Graham Neubig is an associate professor at the Language Technologies Institute of Carnegie Mellon University. His research focuses on multilingual natural language processing, natural language interfaces to computers, and machine learning methods for NLP, with the final goal of every person in the world being able to communicate with each-other, and with computers in their own language. He also contributes to making NLP research more accessible through open publishing of research papers, advanced NLP course materials and video lectures, and open-source software, all of which are available on his web site.

Can we Automatically Create Language-learning Textbooks?
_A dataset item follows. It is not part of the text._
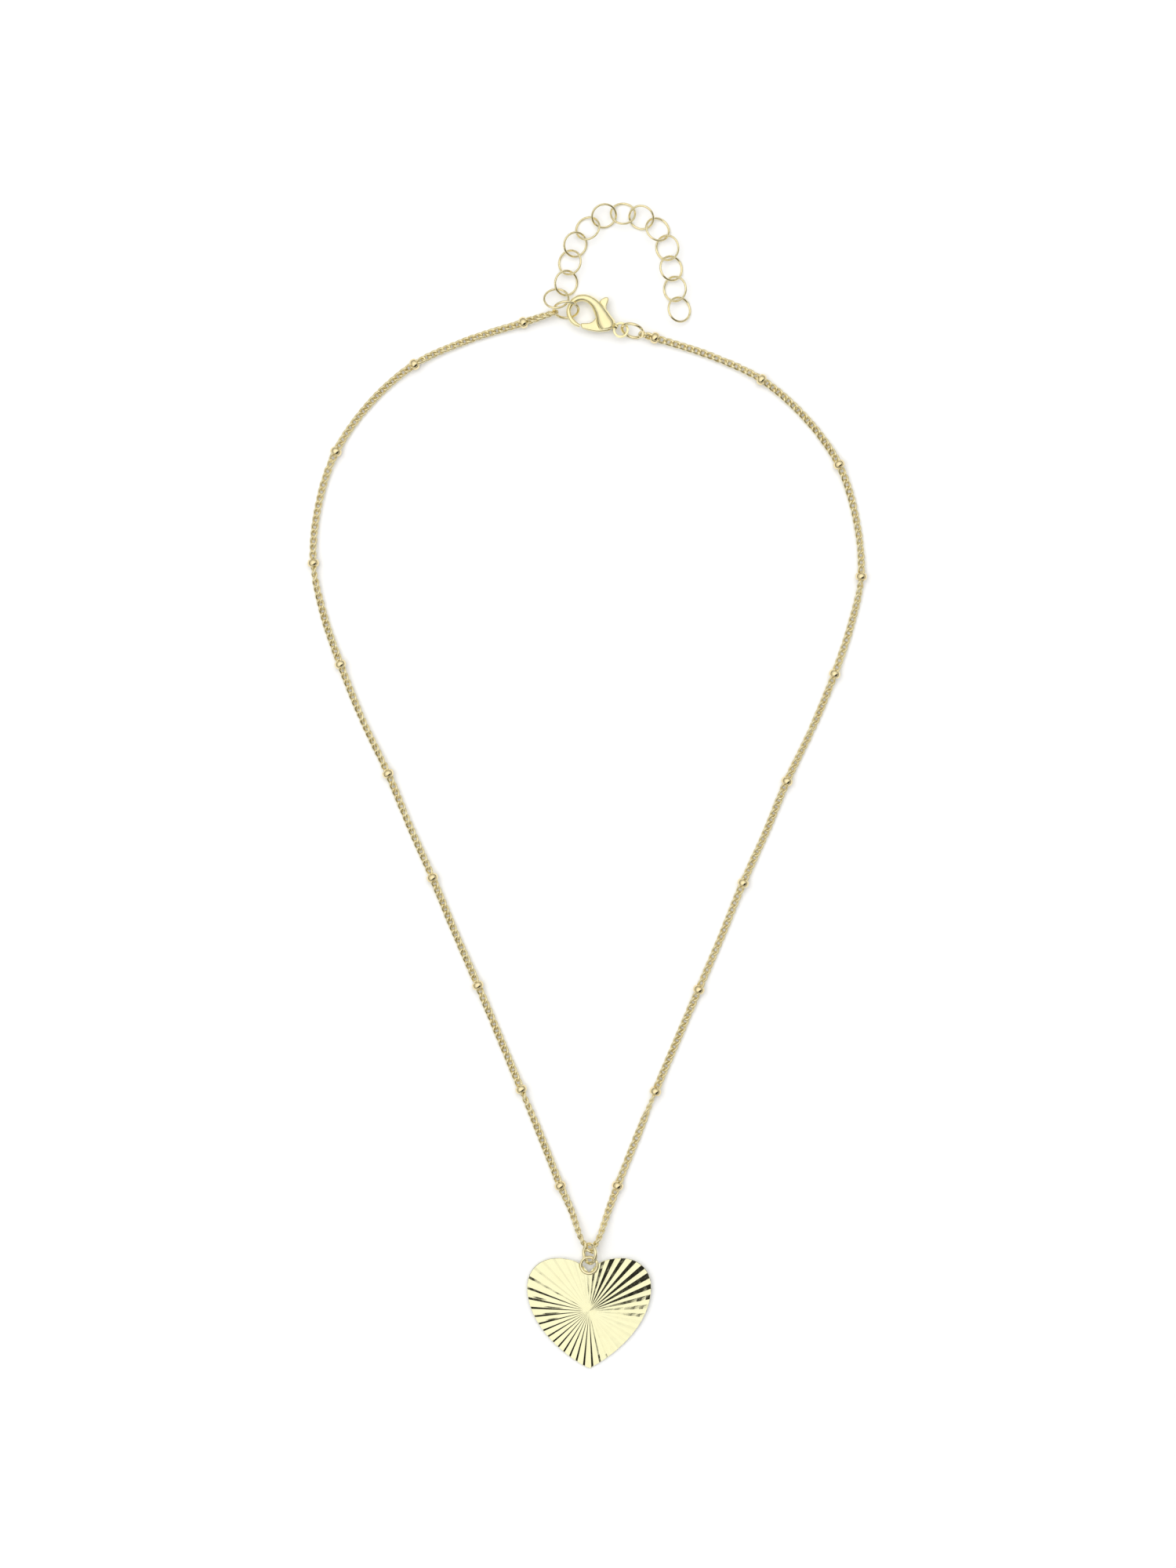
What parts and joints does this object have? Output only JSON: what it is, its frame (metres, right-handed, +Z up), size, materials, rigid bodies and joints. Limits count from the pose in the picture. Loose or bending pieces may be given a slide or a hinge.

In-person, 15:30–16:15, Venue: Columbia D

While around half of the world's languages are in danger of being extinct, there has also been a surge in interest in learning these languages, often by younger people who grew up speaking a different (usually colonial) language. However, due to years of stigmatization or underprioritization, there are often not sufficient language learning materials to aid these potential learners. In this talk, I will discuss what I think is a grand challenge in low-resource natural language processing: automatically creating materials that will help interested language learners learn the language of their choice. I will introduce one of our efforts in this direction: AutoLex (https://autolex.co), a tool that uses syntactic and semantic analysis techniques to analyze text in a low-resource language, then aggregate these analyses into teachable grammar points that can be used to help understand how the language works as a whole. I will also discuss a study that we performed together with teachers of Kannada and Marathi, two Indian languages that have fewer available resources for second-language learning, demonstrating the utility of this method in an actual curriculum design context. All-in-all, I hope this talk will encourage others to think of aiding human language learning as an important application area of low-resource NLP, and also encourage more research on the fundamental building blocks necessary therefore, such as dependency parsing and word-sense disambiguation.